Work to be completed: Write out the listing exactly as it is given.

Raw data:
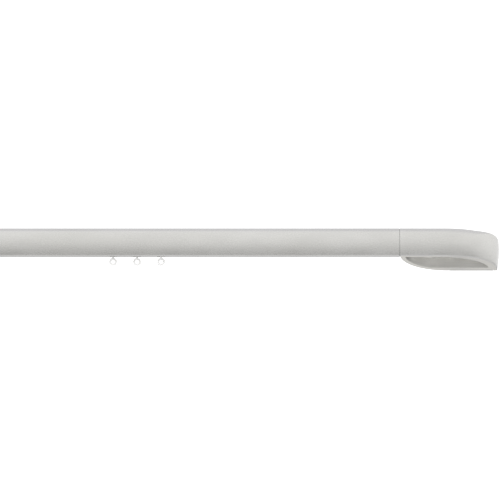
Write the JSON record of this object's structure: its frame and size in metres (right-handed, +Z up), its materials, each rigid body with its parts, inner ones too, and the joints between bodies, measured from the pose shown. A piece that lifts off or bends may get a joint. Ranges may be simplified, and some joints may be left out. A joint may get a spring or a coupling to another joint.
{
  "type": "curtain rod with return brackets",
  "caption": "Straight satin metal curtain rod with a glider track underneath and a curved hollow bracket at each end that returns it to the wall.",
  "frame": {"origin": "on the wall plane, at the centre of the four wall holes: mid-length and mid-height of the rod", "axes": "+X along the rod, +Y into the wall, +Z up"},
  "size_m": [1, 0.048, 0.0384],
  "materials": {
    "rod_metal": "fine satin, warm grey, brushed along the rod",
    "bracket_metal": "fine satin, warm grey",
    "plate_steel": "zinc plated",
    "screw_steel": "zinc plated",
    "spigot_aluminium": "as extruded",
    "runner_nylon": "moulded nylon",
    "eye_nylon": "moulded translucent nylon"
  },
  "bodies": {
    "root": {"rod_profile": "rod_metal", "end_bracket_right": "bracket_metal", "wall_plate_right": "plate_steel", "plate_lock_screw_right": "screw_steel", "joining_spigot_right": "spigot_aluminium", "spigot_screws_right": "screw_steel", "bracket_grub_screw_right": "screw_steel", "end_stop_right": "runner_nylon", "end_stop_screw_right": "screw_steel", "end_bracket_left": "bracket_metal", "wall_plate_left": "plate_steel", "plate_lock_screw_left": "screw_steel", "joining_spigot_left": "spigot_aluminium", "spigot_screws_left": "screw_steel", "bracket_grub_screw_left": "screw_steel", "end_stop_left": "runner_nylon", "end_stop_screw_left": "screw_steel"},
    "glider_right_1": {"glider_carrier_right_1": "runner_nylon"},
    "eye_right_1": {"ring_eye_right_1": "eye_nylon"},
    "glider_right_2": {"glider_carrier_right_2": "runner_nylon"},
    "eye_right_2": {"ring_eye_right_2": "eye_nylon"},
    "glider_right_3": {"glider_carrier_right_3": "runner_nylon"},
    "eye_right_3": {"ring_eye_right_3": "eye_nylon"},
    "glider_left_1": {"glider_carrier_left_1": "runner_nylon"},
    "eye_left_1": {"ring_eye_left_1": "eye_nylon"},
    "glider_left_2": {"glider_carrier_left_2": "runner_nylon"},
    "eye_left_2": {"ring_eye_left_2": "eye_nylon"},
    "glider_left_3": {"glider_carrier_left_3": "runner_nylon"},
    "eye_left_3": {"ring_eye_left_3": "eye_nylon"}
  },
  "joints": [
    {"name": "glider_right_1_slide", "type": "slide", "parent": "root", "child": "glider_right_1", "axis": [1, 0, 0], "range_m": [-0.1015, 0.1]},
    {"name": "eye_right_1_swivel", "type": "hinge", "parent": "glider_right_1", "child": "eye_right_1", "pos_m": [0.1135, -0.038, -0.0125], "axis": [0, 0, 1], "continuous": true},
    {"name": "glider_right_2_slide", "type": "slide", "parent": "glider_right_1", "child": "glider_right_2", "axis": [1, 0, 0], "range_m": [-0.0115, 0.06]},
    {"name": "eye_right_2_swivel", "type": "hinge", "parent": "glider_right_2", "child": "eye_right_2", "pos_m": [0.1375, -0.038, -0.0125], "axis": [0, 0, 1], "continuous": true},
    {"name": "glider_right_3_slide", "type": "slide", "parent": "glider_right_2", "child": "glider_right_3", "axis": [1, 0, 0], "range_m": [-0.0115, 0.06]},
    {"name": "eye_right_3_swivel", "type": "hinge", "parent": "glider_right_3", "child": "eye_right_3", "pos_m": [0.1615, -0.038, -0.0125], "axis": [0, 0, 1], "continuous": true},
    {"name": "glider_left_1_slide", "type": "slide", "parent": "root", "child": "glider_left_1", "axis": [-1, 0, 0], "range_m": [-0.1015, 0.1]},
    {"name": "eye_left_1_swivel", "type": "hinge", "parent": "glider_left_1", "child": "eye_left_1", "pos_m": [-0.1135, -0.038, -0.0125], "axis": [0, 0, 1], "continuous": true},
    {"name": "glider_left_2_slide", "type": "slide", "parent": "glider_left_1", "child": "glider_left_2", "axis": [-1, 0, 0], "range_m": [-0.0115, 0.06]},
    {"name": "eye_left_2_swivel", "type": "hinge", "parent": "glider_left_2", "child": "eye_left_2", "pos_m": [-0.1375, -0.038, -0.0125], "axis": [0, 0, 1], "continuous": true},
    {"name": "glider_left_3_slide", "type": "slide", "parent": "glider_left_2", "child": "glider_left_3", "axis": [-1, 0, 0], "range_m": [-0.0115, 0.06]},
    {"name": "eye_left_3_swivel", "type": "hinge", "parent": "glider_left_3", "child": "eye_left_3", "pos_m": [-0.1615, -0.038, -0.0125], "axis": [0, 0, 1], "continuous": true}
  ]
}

Answer to the exercise:
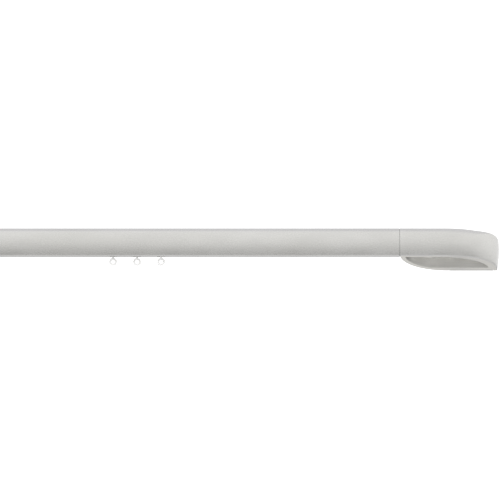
Write the JSON record of this object's structure: its frame and size in metres (right-handed, +Z up), its materials, each rigid body with its parts, inner ones too, and the joints between bodies, measured from the pose shown. A piece that lifts off or bends may get a joint. Ranges may be simplified, and some joints may be left out. A joint may get a spring or a coupling to another joint.
{
  "type": "curtain rod with return brackets",
  "caption": "Straight satin metal curtain rod with a glider track underneath and a curved hollow bracket at each end that returns it to the wall.",
  "frame": {"origin": "on the wall plane, at the centre of the four wall holes: mid-length and mid-height of the rod", "axes": "+X along the rod, +Y into the wall, +Z up"},
  "size_m": [1, 0.048, 0.0384],
  "materials": {
    "rod_metal": "fine satin, warm grey, brushed along the rod",
    "bracket_metal": "fine satin, warm grey",
    "plate_steel": "zinc plated",
    "screw_steel": "zinc plated",
    "spigot_aluminium": "as extruded",
    "runner_nylon": "moulded nylon",
    "eye_nylon": "moulded translucent nylon"
  },
  "bodies": {
    "root": {"rod_profile": "rod_metal", "end_bracket_right": "bracket_metal", "wall_plate_right": "plate_steel", "plate_lock_screw_right": "screw_steel", "joining_spigot_right": "spigot_aluminium", "spigot_screws_right": "screw_steel", "bracket_grub_screw_right": "screw_steel", "end_stop_right": "runner_nylon", "end_stop_screw_right": "screw_steel", "end_bracket_left": "bracket_metal", "wall_plate_left": "plate_steel", "plate_lock_screw_left": "screw_steel", "joining_spigot_left": "spigot_aluminium", "spigot_screws_left": "screw_steel", "bracket_grub_screw_left": "screw_steel", "end_stop_left": "runner_nylon", "end_stop_screw_left": "screw_steel"},
    "glider_right_1": {"glider_carrier_right_1": "runner_nylon"},
    "eye_right_1": {"ring_eye_right_1": "eye_nylon"},
    "glider_right_2": {"glider_carrier_right_2": "runner_nylon"},
    "eye_right_2": {"ring_eye_right_2": "eye_nylon"},
    "glider_right_3": {"glider_carrier_right_3": "runner_nylon"},
    "eye_right_3": {"ring_eye_right_3": "eye_nylon"},
    "glider_left_1": {"glider_carrier_left_1": "runner_nylon"},
    "eye_left_1": {"ring_eye_left_1": "eye_nylon"},
    "glider_left_2": {"glider_carrier_left_2": "runner_nylon"},
    "eye_left_2": {"ring_eye_left_2": "eye_nylon"},
    "glider_left_3": {"glider_carrier_left_3": "runner_nylon"},
    "eye_left_3": {"ring_eye_left_3": "eye_nylon"}
  },
  "joints": [
    {"name": "glider_right_1_slide", "type": "slide", "parent": "root", "child": "glider_right_1", "axis": [1, 0, 0], "range_m": [-0.1015, 0.1]},
    {"name": "eye_right_1_swivel", "type": "hinge", "parent": "glider_right_1", "child": "eye_right_1", "pos_m": [0.1135, -0.038, -0.0125], "axis": [0, 0, 1], "continuous": true},
    {"name": "glider_right_2_slide", "type": "slide", "parent": "glider_right_1", "child": "glider_right_2", "axis": [1, 0, 0], "range_m": [-0.0115, 0.06]},
    {"name": "eye_right_2_swivel", "type": "hinge", "parent": "glider_right_2", "child": "eye_right_2", "pos_m": [0.1375, -0.038, -0.0125], "axis": [0, 0, 1], "continuous": true},
    {"name": "glider_right_3_slide", "type": "slide", "parent": "glider_right_2", "child": "glider_right_3", "axis": [1, 0, 0], "range_m": [-0.0115, 0.06]},
    {"name": "eye_right_3_swivel", "type": "hinge", "parent": "glider_right_3", "child": "eye_right_3", "pos_m": [0.1615, -0.038, -0.0125], "axis": [0, 0, 1], "continuous": true},
    {"name": "glider_left_1_slide", "type": "slide", "parent": "root", "child": "glider_left_1", "axis": [-1, 0, 0], "range_m": [-0.1015, 0.1]},
    {"name": "eye_left_1_swivel", "type": "hinge", "parent": "glider_left_1", "child": "eye_left_1", "pos_m": [-0.1135, -0.038, -0.0125], "axis": [0, 0, 1], "continuous": true},
    {"name": "glider_left_2_slide", "type": "slide", "parent": "glider_left_1", "child": "glider_left_2", "axis": [-1, 0, 0], "range_m": [-0.0115, 0.06]},
    {"name": "eye_left_2_swivel", "type": "hinge", "parent": "glider_left_2", "child": "eye_left_2", "pos_m": [-0.1375, -0.038, -0.0125], "axis": [0, 0, 1], "continuous": true},
    {"name": "glider_left_3_slide", "type": "slide", "parent": "glider_left_2", "child": "glider_left_3", "axis": [-1, 0, 0], "range_m": [-0.0115, 0.06]},
    {"name": "eye_left_3_swivel", "type": "hinge", "parent": "glider_left_3", "child": "eye_left_3", "pos_m": [-0.1615, -0.038, -0.0125], "axis": [0, 0, 1], "continuous": true}
  ]
}